A Baikal seal calf (photo from greenpeace.org)
It is home to the world's only fresh water seal – nerpa. The mystery of how they appeared in Baikal still puzzles scientists.
The Lake’s age is estimated at 25 million years.
It contains a fifth of the Earth's freshwater and is large enough to contain all the water from the American Great Lakes combined.
Baikal’s water is long famous among Siberians for its healing, mystic qualities – they call it ‘living water’.
Unlike all other deep lakes where the lower depths are dead, asphyxiated by hydrogen sulphide and other gases, Lake Baikal's deep waters are filled with fresh oxygen.
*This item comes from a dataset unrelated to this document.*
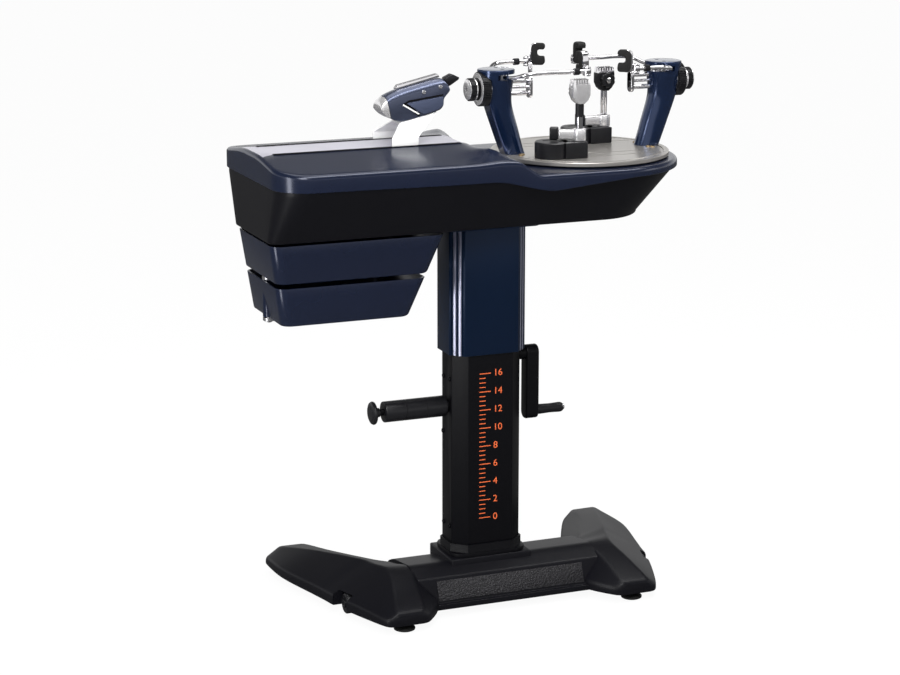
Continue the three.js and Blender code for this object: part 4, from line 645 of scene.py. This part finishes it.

It has only been in the past five years that scientists have discovered thermal springs beating up from the bottom of Baikal.
Baikal still remains a crossroads of cultures. Buryat, Evenk and Soyot people keep many of their old traditions alive, and the wilds of Siberia open a gateway to Mongolia with its amazing culture.
‘Seven Wonders of Russia’
Lake Baikal is among the 'Seven Wonders of Russia' that have been officially recognised at a ceremony in Moscow on Thursday. The list was compiled as part of a move to increase public awareness about the country's cultural and natural heritage.
It follows a nationwide contest in which more than 25 million people took part.
It also includes St. Basil's Cathedral in Moscow, the palaces of Peterhof in the Leningrad region, Geyser Valley in Kamchatka, Mount Elbrus in the Caucasus, the Stone Idols in the Republic of Komi and the Motherland Statue on the Tumulus of Mamai in Volgograd.